You’ll have heard of keywords on Google Ads. These are the main words or phrases that you want to be going after so that your ad will appear. For example, if you sell kitchen furniture, you’ll want to be found when a user searches ‘Fridge’ or ‘Dishwashers’, so you would add these terms as keywords to your campaigns.
There are four different types of keyword. The Keyword Match Types are: broad match, broad match modified, phrase match and exact match. When you understand and use each type of keyword, you have more control over which search terms display your ad, helping you show your ad to the right people.
Broad Match Modified Keywords
Broad match modified keywords are identified with the ‘+’ symbol. This type of keyword is more specific than the broad match, but still allows your ad to get a large reach of users.
If you add +Oven+Hob as a keyword, your ad would be shown when a user searches Oven Hob, or a misspelt, plural, or abbreviated equivalent of this. All of the words in the keyword have to be used, and crucially, this variety of keyword doesn’t show your ads when the user searches a synonym. So, if someone searched for Oven Cookers, your ad wouldn’t be shown.
With your keyword +Oven+Hob, both of the words Oven and Hob must be included in the search term when the user is searching for your products/service, but the keywords can be any other or other words can be used in the search term such as Grey Electronic Over Hob, your ad will still be shown in the search results.
There are positives and negatives to using each type of keyword. Because broad match modified doesn’t include synonyms, your ad for Oven Cookers wouldn’t show to users searching Oven Hobs, but you might want to appear for this search term, so you could be potentially losing out on sales due to using the wrong keyword match type. Using a combination of keywords is usually the best way to manage the balance between generating the right traffic without becoming too specific on the keywords.
Broad Match Keywords
Broad match keywords allow your ad to be shown to a wider audience than other keywords.
You’re running an online store that sells kitchen furniture, so you add Fridge as a broad match keyword. Your ad would be shown if a user searched this term, as well as any close variations, such as synonyms, misspellings, plurals, singulars or abbreviations of that broad keyword. So, your ad would show when a user searched Fridges, but it could also show for singular versions, such as Fridge, or synonyms such as Food Freezer or Freezers.
This type of keyword can attract large volumes of traffic, which can push up costs due the large amounts of traffic going onto the website. Someone searching Fridges could be looking for a American Fridge Freezers, which you might not sell. In this situation, the user might click on your ad (which will cost you money) but it’s very unlikely that they’ll go on to buy one of your products due to them looking at products that you do not have.
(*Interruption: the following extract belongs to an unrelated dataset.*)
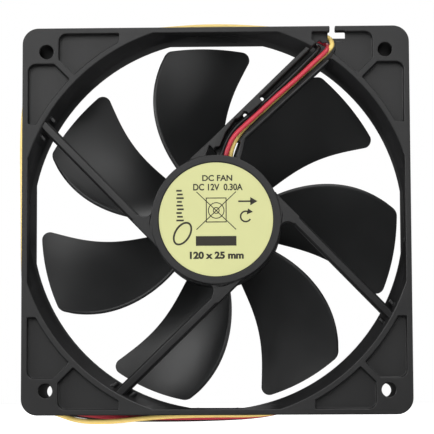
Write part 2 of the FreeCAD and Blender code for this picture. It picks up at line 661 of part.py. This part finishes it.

Clearly, attracting traffic that’s too broad can cost a-lot of money. To narrow down the search terms that show your ad and that will help you decrease the costs of running a search campaign, you’ll need to understand how to use other types of keywords.
Phrase Match Keywords
Phrase match keywords are identified by quotation marks (“Example”) surrounding the term. Unlike broad match modifier, a phrase match keyword has to be searched as it’ appears on the keyword list. There can be words before or after the keyword phrase you have added, but not between the words in the keyword phrase.
For example, you choose “Garden Benches’’ as a phrase match keyword. The ad will appear to users who include additional words in their search term, such as ‘Grey Garden Benches’. Your ad won’t show if a word is added between the phrase, with a search term such as ‘Grey Benches For the Garden’. Just like broad match and broad modified, phrase match automatically includes misspellings, plurals and abbreviations.
A Exact match keyword, has square brackets [Example] added around the term. Exact match keywords will show your ad when the meaning of the search term matches the keyword. This includes phrases, synonyms, misspellings, plurals and abbreviations.
Words can’t be included alongside the keyword, so your ad will only appear when the search uses the exact keyword, or a term that Google deems to have the same meaning.
If you add [Garden Bench] as a keyword, then your ad would NOT appear when a user searches Folding Storage Garden Bench. Exact match keywords don’t allow for extra information on the exact keyword, such as the type of Garden Bench in this case. If a user searched Benches your ad would of shown due to the similarity in the meaning.